Wait...take any pressure measuring device; hook it up to any pressure vessel with a long hose...now, change the temperature of the gas in the pressure vessel...

pv=nRT

The pressure will change in direct proportion to the temperature regardless of the temperature of the gas in a vessel with a fixed volume.

Yes. However, after measuring the pressure the computer in question (and I am assuming that this computer does work the way others have reported that it works) applies P1 / T1 = P2 / T2 to convert from P1 (actual pressure) at T1 (temperature the computer measures, which is water, not tank, temperature) to P2 (at 293 K), which is what it displays, at T2 = 293 K.
 
Forget all the gas science stuff, all the temperature variance stuff, all that crap.

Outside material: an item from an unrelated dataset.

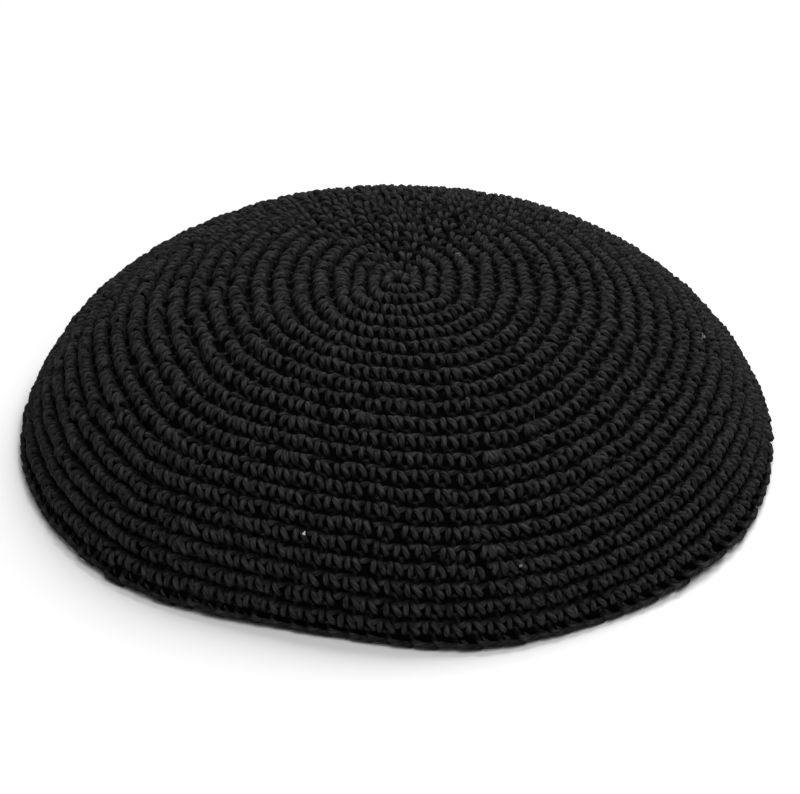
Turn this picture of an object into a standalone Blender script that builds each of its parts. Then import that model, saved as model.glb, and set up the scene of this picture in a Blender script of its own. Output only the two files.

Unless you live in a cave, it has a very real impact on your daily life. :)
 
All that shows is that the sensor's agree with each other.

Of course it does. But what's the probability that both sensors on devices that cost over $1K and are fairly new would be wrong? Pretty small, IMO.
 
Unless you live in a cave, it has a very real impact on your daily life. :)

Wrong. Not if you take the measurements under all the same conditions.

In my "daily life", at any given time and place, all those factors will be CONSTANT.

You guys are trying to make this into a science fair project. The fact is that the OP can just measure the pressure at any time at home with a calibrated gauge and compare that to what his AI reads. It's not any more complex than that.